Scene 3: The Bowl. How was Jennifer Kent going to end her movie? Using the greatest monster movie of all time as my reference, I figured she had one of two options. Amelia could either kick the alien out of the airlock, or the alien could rip Amelia’s head off, sit down at the controls, and start speaking in her voice—as it did to Ripley in an alternate ending that I learned about from the DVD extras of Alien. In other words, absolute victory or absolute defeat. Kent, though, deftly avoids this binary in favor of a smarter, more complex, and ultimately more hopeful ending.

In a sunny final scene, we see just how much has changed since the Babadook was banished to the basement. In the popup book, he warned that “The more you deny, the stronger I get”; by the end of the film, Amelia and Samuel are no longer in denial about their husband and father’s death. They’re celebrating Samuel’s birthday on the actual day, for one thing. Both also talk openly about why they haven’t done so for the past seven years. Earlier in the film, when Samuel announces to a stranger in the supermarket that his father died driving his mother to the hospital to give birth to him, Amelia silences him him, angry and humiliated. In this last scene, though, when he tells the same story to two social workers, Amelia not only corroborates it but rewards him for telling it by comparing him to his father: “They both speak their mind.” Samuel’s frankness is an asset, not a flaw—and proof that he’s come to terms with his past.
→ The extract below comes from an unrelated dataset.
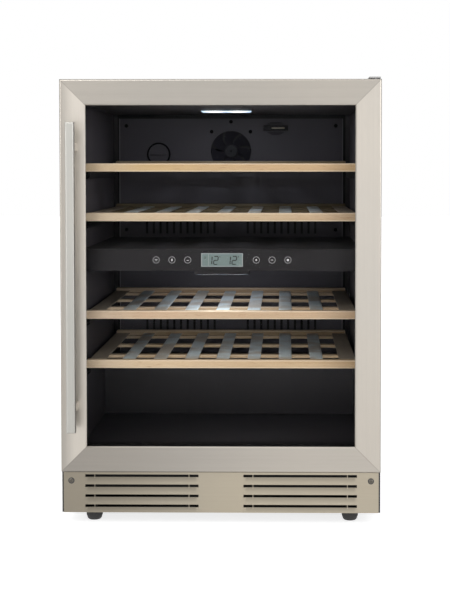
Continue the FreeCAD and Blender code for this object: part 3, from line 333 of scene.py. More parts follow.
def screenGlass(name, s):
    # a reflective crystal display, with its faint column pattern and a soft vignette
    f = Finish(name)
    x = f.axes(f.spot)[0]
    rows = f.noise(1500, (1, 1, 0.2), 1.0, 0.4)
    haze = f.noise(40, even, 2.0, 0.5)
    rim = f.band(abs(x), 0.030, 0.039)
    colour = f.blend(haze * 0.7 + rim * 0.3, s["middle"], s["edge"])
    colour = f.blend(f.band(rows, 0.5, 0.7) * 0.12, colour, s["line"])
    return f.show(f.principled({
        "Base Color": colour, "Roughness": 0.22 + haze * 0.08, "Emission Color": colour,
        "Emission Strength": s["glow"], "Coat Weight": 0.4, "Coat Roughness": 0.08,
        "Normal": f.bump(rows, 0.00004, 0.3)}))


def tube(name, s):
    # drawn tube or fin stock, with draw lines and tarnish
    f = Finish(name)
    stain = f.noise(30, even, 5.0, 0.65)
    lines = f.noise(700, (1, 0.05, 1), 2.0, 0.5)
    colour = f.blend(f.band(stain, 0.4, 0.7), s["bright"], s["dull"])
    colour = f.blend(lines * 0.2, colour, s["dull"])
    rough = s["rough"] + f.band(stain, 0.4, 0.7) * 0.2
    return f.show(f.principled({
        "Base Color": colour, "Metallic": 1.0, "Roughness": rough,
        "Normal": f.bump(lines * 0.5 + stain * 0.5, 0.0001, 0.4)}))


def etchedBoard(name, s):
    # solder resist over copper tracks
    f = Finish(name)
    tracks = f.band(f.cells(160, even, "Distance"), 0.1, 0.16)
    dust = f.noise(25, even, 4.0, 0.6)
    colour = f.blend(tracks, s["track"], s["resist"])
    colour = f.blend(f.band(dust, 0.5, 0.8) * 0.3, colour, s["dust"])
    return f.show(f.principled({
        "Base Color": colour, "Roughness": 0.3 + dust * 0.25,
        "Normal": f.bump(tracks, 0.00008, 0.6)}))


def foamed(name, s):
    # rigid foam skin with blown cells
    f = Finish(name)
    cells = f.cells(s["cell"], even, "Distance")
    patch = f.noise(6, even, 4.0, 0.6)
    colour = f.blend(patch, s["light"], s["dark"])
    colour = f.blend(f.band(cells, 0.5, 0.1) * 0.3, colour, s["dark"])
    return f.show(f.principled({
        "Base Color": colour, "Roughness": 0.75 + (patch - 0.5) * 0.2,
        "Normal": f.bump(cells, 0.0006, 0.6)}))


# brushed steel
steel = {
    "grain": 2600, "smear": 0.012, "patch": 3.2, "contrast": 0.14, "metal": 1.0,
    "cool": (0.60, 0.565, 0.515), "warm": (0.64, 0.585, 0.515),
    "rough": 0.34, "roughSpread": 0.14, "relief": 0.00005}
mitres = (0.2495, 0.784, 0.150)
# painted shade and reflection: the stiles darker toward the bottom, a touch toward the right, and at both
# outer edges
stileSteel = brushed("satinSteelUpright", {
    **steel, "along": 2, "seam": mitres,
    "tones": ((2, 0.10, 0.80, 0.74, 1.0), (0, -0.28, 0.28, 1.0, 0.96), (0, -0.302, -0.268, 0.62, 1.0),
              (0, 0.2950, 0.2970, 1.0, 0.50))})
# painted shade and reflection: the top rail darker, most toward the left, with a darker line along its top
# edge
railSteel = brushed("satinSteelAcross", {
    **steel, "along": 0, "seam": mitres,
    "tones": ((0, -0.30, 0.30, 0.68, 0.745), (2, 0.8296, 0.8316, 1.0, 0.60))})
# painted shade and reflection: the sill darker, most toward the left
sillSteel = brushed("satinSteelSill", {
    **steel, "along": 0, "seam": mitres, "tones": ((0, -0.30, 0.20, 0.40, 0.63),)})
# painted shade: a darker copy of the door's steel, darker still toward the left and up each louvre lip
plinthSteel = brushed("satinSteelPlinth", {
    **steel, "along": 0, "cool": (0.50, 0.45, 0.365), "warm": (0.53, 0.465, 0.36), "rough": 0.38,
    "hollow": 0.34, "tones": ((0, -0.30, 0.05, 0.45, 0.72),)})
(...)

And so has his mother. An unusual shot that begins underground and travels up through the dirt to Amelia, kneeling in the sunlit garden, represents her trajectory from darkness to light. The end result of that journey? She’s digging for worms to feed the Babadook, which has taken up permanent residence in the basement. How is he? Samuel asks. “Quiet today,” Amelia replies, acknowledging the fluctuating nature of her and her son’s mental states. On other days, perhaps, Mister Babadook will be louder, and there’s no magic trick that can disappear him completely, but there is another magic trick of sorts they can perform—a quotidian one, maybe, but no less miraculous for that. Robbie’s death will always be a fact of Amelia and Samuel’s life, and not one that can be kicked out of the airlock—but one that they can accept. And now that they’ve done that, never will it terrorize them again.